Wednesday, December 31, 2008

Resolutions for 2009: Remembering Those Before Us

I don't really do New Years Resolutions in the material sense. I don't resolve to go to the gym 3 times a week or anything that could be viewed definitvley. I try to have my goals be more all-encompassing, focusing on changes I want to make in my general outlook and approach to life.

During my last week at GLAAD I helped to draft some opinion pieces on the life of Brandon Teena, all which focused on the the fact that this New Year's Eve is the 15th commmoration of his murder. With that, New Years becomes a day filled with multiple meanings - it is the symbolic end to old things, and the chance to make new beginnings – but it is also the anniversary of one of the most infamous hate crimes in US History.

When I was working with the authors to draft their letters and articles we focused on the idea of resolving to end hate, vioelnce, and discrimiantion against transgender people in 2009. This is a good thought. It's a noble and worthy thought. But since then at least three people have died due to anti-transgender violence.

Just before Christmas, on Dec 23 I learned that Leeneshia Edwards , a transwoman from Memphis, was shot in the face and now lies in critical condition in a Memphis hospital. This is the same city Duanna Johnson and Ebony Whitaker were murdered in, the same state that the amazing Dr. Marisha Richmond works in with the Tennessee Transgender Political Coalition. My heart and thoughts go out to the transgender people and allies of Memphis who must be terrified of the city they love.

And only a few days ago we learned that Taysia Elzy and Michael Hunt were murdered in Indianapolis. Avery was a transgender woman, and Micheal was her boyfriend. Michael's death is like the death of so many SOFFA's, often undocumented as anti-transgender violence so often focuses on transgender people, and not those who love and ally with us. A good resource from the Transgender Aging Network can be found here.

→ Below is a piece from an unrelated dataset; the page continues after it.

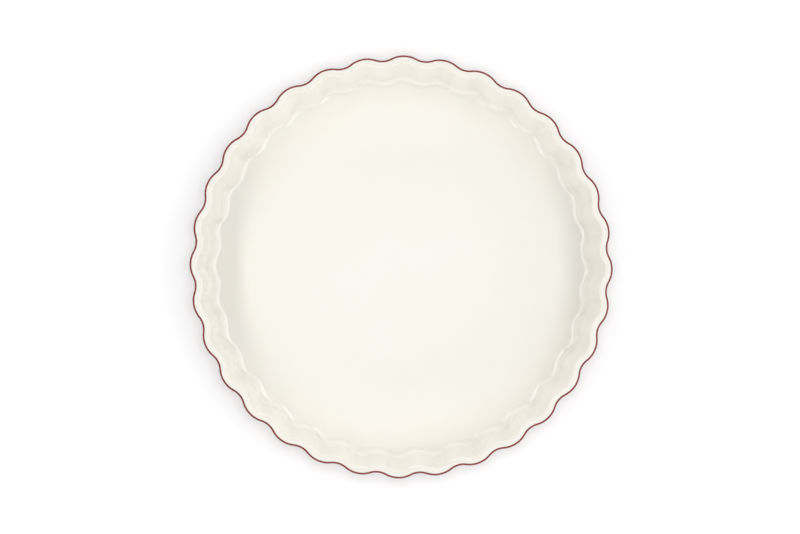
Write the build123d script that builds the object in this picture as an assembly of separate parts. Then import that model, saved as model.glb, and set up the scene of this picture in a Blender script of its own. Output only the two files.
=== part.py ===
from build123d import *
from math import cos, radians, sin, sqrt, tan
import os

# Fluted quiche dish: one pressed stoneware body under three coats of glaze.
# Lengths are millimetres. +Z is up, the origin is the middle of the base that the dish rests on,
# and the crest of one flute points along +X.

# Overall form
rim_diameter = 280.0  # across opposite crests, where the rim is widest
height = 45.0
wall = 5.2  # glazed wall, measured level
wall_draft = 10.0  # degrees that the wall leans out from upright
base_thickness = 7.0  # from the table to the floor inside

# Flutes
flute_count = 32
flute_depth = 3.0  # from a crest to a valley, on either face of the wall
fading_depth_share = 0.85  # of the flute depth, half way down to the round edge of the floor

# Rim: a flat top between two shoulders
shoulder_width = 1.1
shoulder_height = 1.5

# Roundings at the foot of the wall
inside_rounding = 7.0
outside_rounding = 4.0

# Shallow recess that leaves only a band of the base on the table
recess_diameter = 232.0
recess_depth = 1.5

# Coats of glaze
glaze = 0.6

# Worked out from the sizes above
half_wall = wall / 2
flute_pitch = 360 / flute_count
widest_level = height - shoulder_height
rim_radius = rim_diameter / 2 - half_wall - flute_depth / 2


def wall_radius(level):
    """Mean radius of the wall's middle line at a level, from the base up to the shoulders."""
    return rim_radius - (widest_level - level) * tan(radians(wall_draft))


def polar(radius, angle, level):
    """Point at a radius and an angle in degrees about the dish's axis."""
    return Vector(radius * cos(radians(angle)), radius * sin(radians(angle)), level)


def flute_arc(crest, valley):
    """Radius of the equal arcs that touch the crest and valley radii in turn and run into each other."""
    depth = crest - valley
    turn = cos(radians(flute_pitch / 2))
    span = crest**2 + valley**2 - 2 * crest * valley * turn
    reach = depth * (1 + turn)
    return (sqrt(reach**2 + 2 * (1 - turn) * span) - reach) / (2 * (1 - turn))


def fluted(radius, offset, level, depth=flute_depth):
    """Fluted outline: equal arcs along a middle line of the given mean radius, set out by the offset."""
    crest = radius + depth / 2
    valley = radius - depth / 2
    arc = flute_arc(crest, valley)
    edges = []
    for flute in range(flute_count):
        angle = flute * flute_pitch
        valley_before = polar(valley + arc, angle - flute_pitch / 2, level)
        this_crest = polar(crest - arc, angle, level)
        valley_after = polar(valley + arc, angle + flute_pitch / 2, level)
        next_crest = polar(crest - arc, angle + flute_pitch, level)
        rise = this_crest + (valley_before - this_crest).normalized() * (arc + offset)
        fall = this_crest + (valley_after - this_crest).normalized() * (arc + offset)
        next_rise = valley_after + (next_crest - valley_after).normalized() * (arc - offset)
        top = polar(crest + offset, angle, level)
        bottom = polar(valley + offset, angle + flute_pitch / 2, level)
        edges.append(Edge.make_three_point_arc(rise, top, fall))
        edges.append(Edge.make_three_point_arc(fall, bottom, next_rise))
    return Wire(edges)


def round_outline(radius, level):
    """Circle in as many arcs as a fluted outline has, so that one runs into the other."""
    edges = []
    for half_flute in range(2 * flute_count):
        angle = half_flute * flute_pitch / 2
        start = polar(radius, angle - flute_pitch / 4, level)
        end = polar(radius, angle + flute_pitch / 4, level)
        edges.append(Edge.make_three_point_arc(start, polar(radius, angle, level), end))
    return Wire(edges)


def through(*outlines):
    """Solid whose skin runs straight from each outline to the next."""
    return Solid.make_loft(outlines, ruled=True)


class WallFoot:
    """Rounding between a face of the leaning wall and the level face that it runs into."""

    def __init__(self, offset, level, rounding):
        self.offset = offset
        self.rounding = rounding
        self.centre_level = level + rounding
        face_radius = wall_radius(self.centre_level) + offset
        self.edge_radius = face_radius - rounding / cos(radians(wall_draft))

    def outline(self, angle, depth=flute_depth):
        """Outline where the rounding faces down by an angle in degrees."""
        radius = self.edge_radius + self.rounding * cos(radians(angle))
        level = self.centre_level - self.rounding * sin(radians(angle))
        return fluted(radius - self.offset, self.offset, level, depth)

    def top(self):
        return self.outline(wall_draft)

    def half_way(self):
        return self.outline((wall_draft + 90) / 2, flute_depth * fading_depth_share)

    def fluted_edge(self):
        return self.outline(90)

    def round_edge(self):
        return round_outline(self.edge_radius, self.centre_level - self.rounding)


inside_foot = WallFoot(-half_wall, base_thickness, inside_rounding)
outside_foot = WallFoot(half_wall, 0, outside_rounding)

# Outlines that two pieces share, so that a coat lies face to face on the body.
# The two coats of the wall meet in the seam, a line round the outer shoulder's upper edge.
seam = fluted(rim_radius, half_wall - shoulder_width, height)
wall_foot = outside_foot.top()
body_rim = fluted(rim_radius, shoulder_width - half_wall, height - glaze)
body_floor_level = base_thickness - glaze
body_floor = fluted(wall_radius(body_floor_level), glaze - half_wall, body_floor_level)


def stoneware_body():
    """The pressed and fired body, bare on its lower edge and on the band that it stands on."""
    form = through(outside_foot.fluted_edge(), wall_foot, seam, body_rim, body_floor)
    return form - extrude(Circle(recess_diameter / 2), recess_depth + glaze)


def inner_glaze():
    """Cream coat on the floor, the inside of the wall and the top of the rim."""
    return through(
        inside_foot.round_edge(),
        inside_foot.half_way(),
        inside_foot.top(),
        fluted(rim_radius, -half_wall, widest_level),
        fluted(rim_radius, shoulder_width - half_wall, height),
        seam,
        body_rim,
        body_floor,
    )


def outer_glaze():
    """Red coat on the outside of the wall. It thins out downwards and ends at the wall's foot."""
    widest = fluted(rim_radius, half_wall, widest_level)
    return through(wall_foot, widest, seam, wall_foot)


def underside_glaze():
    """Red coat on the ceiling of the recess, clear of the table."""
    return Pos(0, 0, recess_depth) * extrude(Circle(recess_diameter / 2), glaze)


os.makedirs("parts", exist_ok=True)
for make in (stoneware_body, inner_glaze, outer_glaze, underside_glaze):
    piece = make()
    export_step(piece, f"parts/{make.__name__}.step")
    print(make.__name__, f"{piece.volume:.0f} cubic mm")
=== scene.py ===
# %% [markdown]
# # A fluted quiche dish
#
# This is a round baking dish of stoneware with a fluted wall, cream glaze inside and dark red
# glaze outside. A camera hangs above it and looks straight down, as in a catalogue picture.
# The dish could be modelled with a subdivided circle and a lattice, but its wall follows an exact
# rule: equal arcs, pushed out and in, that lean outward and grow weaker on the floor. So each
# skin is written as a formula and turned into a mesh, and the materials carry the life of the
# glaze.
#
# The exact solids of the dish come first, as a fixed frame. They give the size and the places,
# and their box, kept here, is the space that the finished model has to stay inside.

# %% Load the measured solids
from collections import namedtuple
from math import atan, cos, pi, radians, sin, sqrt, tan

import bpy
import numpy as np
from mathutils import Matrix, Vector


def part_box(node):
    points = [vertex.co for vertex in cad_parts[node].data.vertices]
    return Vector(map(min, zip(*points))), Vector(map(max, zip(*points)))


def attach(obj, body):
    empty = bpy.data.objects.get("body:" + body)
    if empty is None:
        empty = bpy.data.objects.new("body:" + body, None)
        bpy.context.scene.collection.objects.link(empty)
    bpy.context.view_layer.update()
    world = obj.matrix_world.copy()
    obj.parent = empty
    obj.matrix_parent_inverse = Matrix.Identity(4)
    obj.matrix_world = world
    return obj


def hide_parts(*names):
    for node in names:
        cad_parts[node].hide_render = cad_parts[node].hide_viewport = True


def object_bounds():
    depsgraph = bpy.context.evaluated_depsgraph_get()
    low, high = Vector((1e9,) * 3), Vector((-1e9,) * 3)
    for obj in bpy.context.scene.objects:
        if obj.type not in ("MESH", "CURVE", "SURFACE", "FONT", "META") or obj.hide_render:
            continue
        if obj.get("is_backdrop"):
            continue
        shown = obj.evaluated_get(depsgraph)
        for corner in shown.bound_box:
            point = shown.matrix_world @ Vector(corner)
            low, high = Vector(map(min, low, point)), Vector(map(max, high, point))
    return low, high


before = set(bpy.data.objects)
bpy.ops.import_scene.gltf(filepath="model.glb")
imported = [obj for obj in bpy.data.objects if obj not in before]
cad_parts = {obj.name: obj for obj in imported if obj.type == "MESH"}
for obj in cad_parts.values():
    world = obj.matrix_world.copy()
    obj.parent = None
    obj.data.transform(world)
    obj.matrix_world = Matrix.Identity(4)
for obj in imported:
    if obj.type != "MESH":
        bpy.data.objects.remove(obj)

solid_low, solid_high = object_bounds()
print("solids:", ", ".join(sorted(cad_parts)))

# %% [markdown]
# Blender measures in metres and a potter in millimetres, so one name turns one into the other.
# The width, the height and the levels of the glaze are read off the solids. What a box can't
# tell, such as how far the wall leans, stands here once as a named size. Typing in every size
# would be quicker, but a size that is read can't drift away from the solids.

# %% Sizes of the dish
MM = 0.001
FLUTES = 32
FLUTE_DEPTH = 3.0 * MM
WALL = 5.2 * MM
WALL_LEAN = radians(9.2)
FLOOR_ROUNDING = 6.5 * MM
BASE_ROUNDING = 4.0 * MM

recess_low, recess_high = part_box("underside_glaze")
HEIGHT = solid_high[2]
GLAZE = recess_high.z - recess_low.z
FLOOR_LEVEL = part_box("inner_glaze")[0].z + GLAZE
RECESS_RADIUS = recess_high.x
RECESS_LEVEL = recess_low.z
HALF_WALL = WALL / 2
RIM_RADIUS = solid_high[0] - HALF_WALL - FLUTE_DEPTH / 2


def in_mm(length):
    """A length in metres as millimetres, rounded for printing."""
    return round(float(length / MM), 2)


print("width", in_mm(2 * solid_high[0]), "mm, height", in_mm(HEIGHT), "mm")
print("floor inside at", in_mm(FLOOR_LEVEL), "mm, coats", in_mm(GLAZE), "mm thick")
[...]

These deaths, these brutal and purposeful acts of violence, are overwhelming. But we can not let them overwhelm us. On New Years Eve my resolution will be to work even harder to stop hate violence and transphobia through education, outreach, and surviving day-to-day as a transgender person. I hope everyone has a safe and happy New Years, and I hope that we are all surrounded by our friends and the family we choose to be with. Let us find strength and joy in each other and our survival in 2009.